■ **DIRECTION**: Your task is to copy the stretch of lines in the records below that begins with the line containing "make_face(mode=Mode.INTERSECT)" and ends with the line containing "if empty is", exactly as written, with nothing added.

■ **DATASET CONTENT**:
>> start
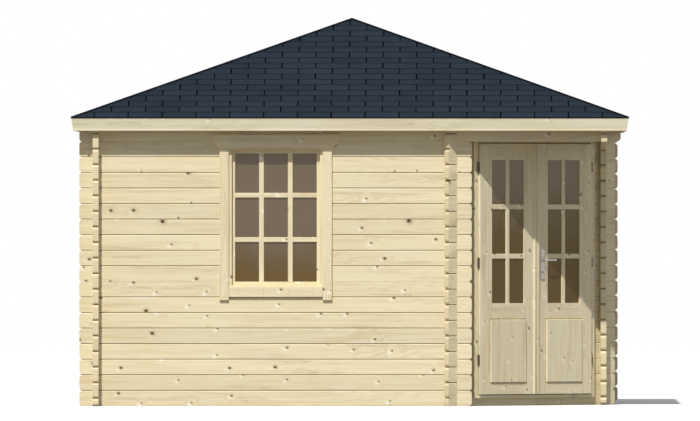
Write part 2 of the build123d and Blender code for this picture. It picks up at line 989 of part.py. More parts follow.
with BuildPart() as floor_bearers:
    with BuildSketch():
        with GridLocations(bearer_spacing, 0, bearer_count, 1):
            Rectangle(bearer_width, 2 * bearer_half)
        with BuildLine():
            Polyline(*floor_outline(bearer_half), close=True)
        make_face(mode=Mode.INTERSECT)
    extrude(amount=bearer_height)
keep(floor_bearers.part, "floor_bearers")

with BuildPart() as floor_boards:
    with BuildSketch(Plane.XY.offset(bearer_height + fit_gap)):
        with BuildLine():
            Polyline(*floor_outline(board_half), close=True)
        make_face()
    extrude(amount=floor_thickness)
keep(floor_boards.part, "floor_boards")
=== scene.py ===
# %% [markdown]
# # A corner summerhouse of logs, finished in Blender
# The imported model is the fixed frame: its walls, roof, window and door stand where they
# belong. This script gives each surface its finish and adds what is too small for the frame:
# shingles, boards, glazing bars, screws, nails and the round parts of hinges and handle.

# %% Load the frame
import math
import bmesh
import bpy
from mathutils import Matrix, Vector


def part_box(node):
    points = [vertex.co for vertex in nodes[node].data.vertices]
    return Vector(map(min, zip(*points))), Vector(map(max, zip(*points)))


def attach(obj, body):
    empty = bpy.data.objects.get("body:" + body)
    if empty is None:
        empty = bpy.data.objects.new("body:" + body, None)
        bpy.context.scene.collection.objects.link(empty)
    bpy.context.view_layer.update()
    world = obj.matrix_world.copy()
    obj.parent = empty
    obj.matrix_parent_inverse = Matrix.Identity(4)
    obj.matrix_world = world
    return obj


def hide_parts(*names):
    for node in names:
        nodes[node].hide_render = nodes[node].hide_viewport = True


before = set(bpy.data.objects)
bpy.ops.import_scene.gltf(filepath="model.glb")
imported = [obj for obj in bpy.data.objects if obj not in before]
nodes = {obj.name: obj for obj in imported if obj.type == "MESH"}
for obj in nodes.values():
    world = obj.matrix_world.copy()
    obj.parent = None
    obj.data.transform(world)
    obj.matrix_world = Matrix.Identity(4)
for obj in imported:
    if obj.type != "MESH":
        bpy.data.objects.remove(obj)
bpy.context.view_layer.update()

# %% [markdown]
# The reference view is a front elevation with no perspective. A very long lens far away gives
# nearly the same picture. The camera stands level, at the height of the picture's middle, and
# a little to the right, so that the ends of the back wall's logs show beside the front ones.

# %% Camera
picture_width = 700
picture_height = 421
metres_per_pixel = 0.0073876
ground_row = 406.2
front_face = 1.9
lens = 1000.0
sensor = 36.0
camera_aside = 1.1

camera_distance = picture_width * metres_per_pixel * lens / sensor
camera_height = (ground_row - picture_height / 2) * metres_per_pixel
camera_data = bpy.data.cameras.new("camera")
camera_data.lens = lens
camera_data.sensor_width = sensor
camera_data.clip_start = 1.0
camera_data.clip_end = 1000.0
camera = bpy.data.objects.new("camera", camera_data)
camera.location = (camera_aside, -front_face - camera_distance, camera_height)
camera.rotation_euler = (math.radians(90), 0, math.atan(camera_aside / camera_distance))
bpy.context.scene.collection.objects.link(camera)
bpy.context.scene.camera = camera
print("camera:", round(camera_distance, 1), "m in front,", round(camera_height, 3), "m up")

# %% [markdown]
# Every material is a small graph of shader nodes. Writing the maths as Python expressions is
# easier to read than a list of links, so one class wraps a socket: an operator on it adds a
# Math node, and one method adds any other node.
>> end
>> start
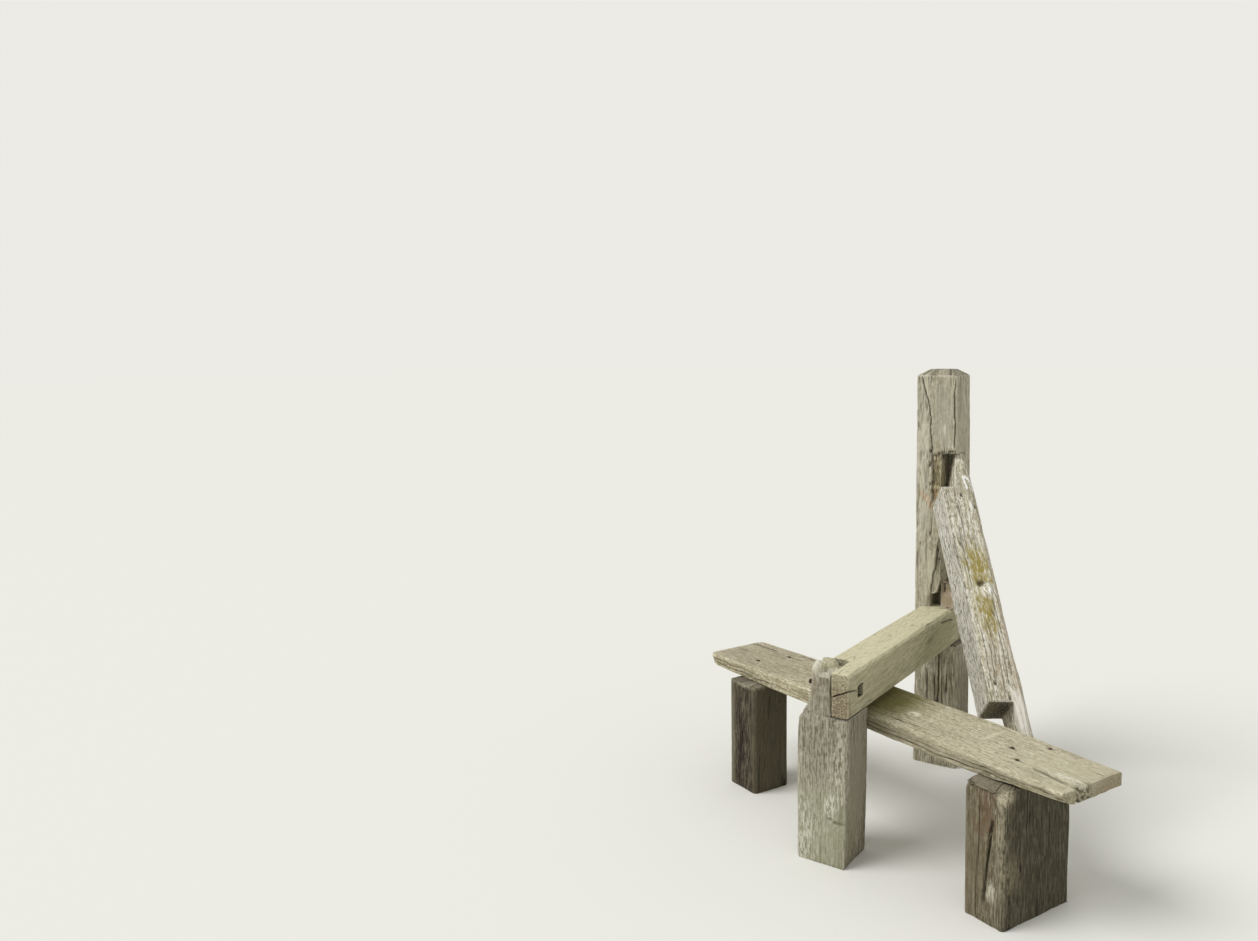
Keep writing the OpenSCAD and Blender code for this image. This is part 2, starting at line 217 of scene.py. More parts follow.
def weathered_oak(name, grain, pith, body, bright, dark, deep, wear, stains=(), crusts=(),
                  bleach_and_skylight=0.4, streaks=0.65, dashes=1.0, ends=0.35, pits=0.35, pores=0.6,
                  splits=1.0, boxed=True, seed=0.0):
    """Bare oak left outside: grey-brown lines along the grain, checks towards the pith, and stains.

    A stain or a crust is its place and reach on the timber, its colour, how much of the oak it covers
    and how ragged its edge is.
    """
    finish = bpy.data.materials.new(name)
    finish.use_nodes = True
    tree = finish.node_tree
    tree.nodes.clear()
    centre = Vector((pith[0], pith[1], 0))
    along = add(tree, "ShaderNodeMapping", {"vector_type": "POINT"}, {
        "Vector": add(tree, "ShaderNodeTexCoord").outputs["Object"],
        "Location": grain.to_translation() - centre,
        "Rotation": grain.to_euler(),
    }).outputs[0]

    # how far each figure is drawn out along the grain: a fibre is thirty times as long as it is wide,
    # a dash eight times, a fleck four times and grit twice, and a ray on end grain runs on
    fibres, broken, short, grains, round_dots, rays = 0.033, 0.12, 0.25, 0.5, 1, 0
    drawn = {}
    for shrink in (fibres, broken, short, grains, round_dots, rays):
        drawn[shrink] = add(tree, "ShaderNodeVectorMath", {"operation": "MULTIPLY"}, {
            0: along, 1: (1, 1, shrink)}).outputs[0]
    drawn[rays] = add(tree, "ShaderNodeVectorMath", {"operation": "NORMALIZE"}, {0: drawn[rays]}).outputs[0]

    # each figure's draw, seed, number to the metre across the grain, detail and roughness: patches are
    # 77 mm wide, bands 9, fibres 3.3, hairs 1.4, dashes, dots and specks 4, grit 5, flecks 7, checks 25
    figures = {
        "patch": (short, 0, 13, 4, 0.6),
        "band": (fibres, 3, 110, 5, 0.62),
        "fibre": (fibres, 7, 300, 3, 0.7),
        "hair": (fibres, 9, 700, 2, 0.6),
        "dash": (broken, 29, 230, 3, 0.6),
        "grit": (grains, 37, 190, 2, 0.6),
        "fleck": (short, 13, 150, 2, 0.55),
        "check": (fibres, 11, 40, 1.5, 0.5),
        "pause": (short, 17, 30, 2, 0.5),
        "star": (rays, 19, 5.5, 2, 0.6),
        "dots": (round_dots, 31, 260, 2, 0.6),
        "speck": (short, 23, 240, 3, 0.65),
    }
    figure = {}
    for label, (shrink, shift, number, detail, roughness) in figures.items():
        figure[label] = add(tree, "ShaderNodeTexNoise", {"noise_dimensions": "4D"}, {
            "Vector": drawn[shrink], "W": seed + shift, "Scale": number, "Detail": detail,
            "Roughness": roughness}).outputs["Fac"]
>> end
>> start
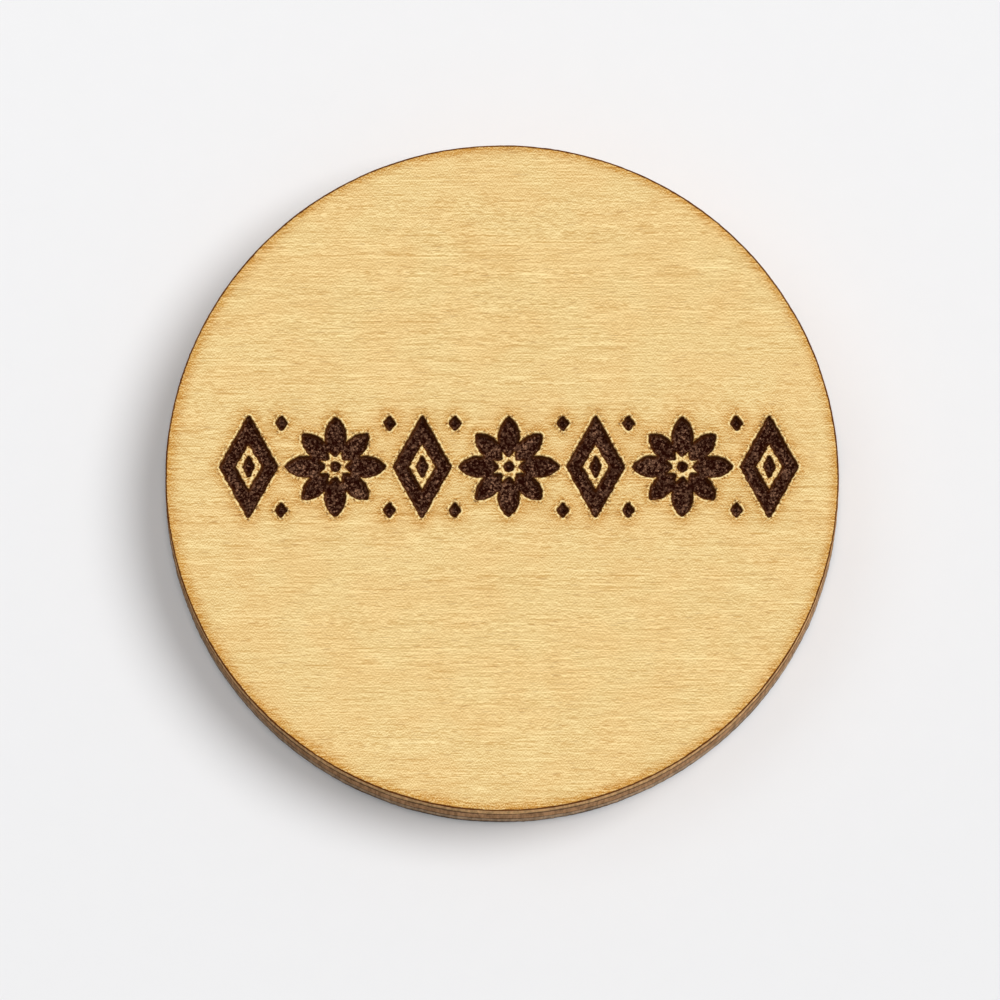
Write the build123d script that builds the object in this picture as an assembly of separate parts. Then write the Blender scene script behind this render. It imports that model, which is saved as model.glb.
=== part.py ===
>> end
■ **OUTPUT BELOW**:
        make_face(mode=Mode.INTERSECT)
    extrude(amount=bearer_height)
keep(floor_bearers.part, "floor_bearers")

with BuildPart() as floor_boards:
    with BuildSketch(Plane.XY.offset(bearer_height + fit_gap)):
        with BuildLine():
            Polyline(*floor_outline(board_half), close=True)
        make_face()
    extrude(amount=floor_thickness)
keep(floor_boards.part, "floor_boards")
=== scene.py ===
# %% [markdown]
# # A corner summerhouse of logs, finished in Blender
# The imported model is the fixed frame: its walls, roof, window and door stand where they
# belong. This script gives each surface its finish and adds what is too small for the frame:
# shingles, boards, glazing bars, screws, nails and the round parts of hinges and handle.

# %% Load the frame
import math
import bmesh
import bpy
from mathutils import Matrix, Vector


def part_box(node):
    points = [vertex.co for vertex in nodes[node].data.vertices]
    return Vector(map(min, zip(*points))), Vector(map(max, zip(*points)))


def attach(obj, body):
    empty = bpy.data.objects.get("body:" + body)
    if empty is None:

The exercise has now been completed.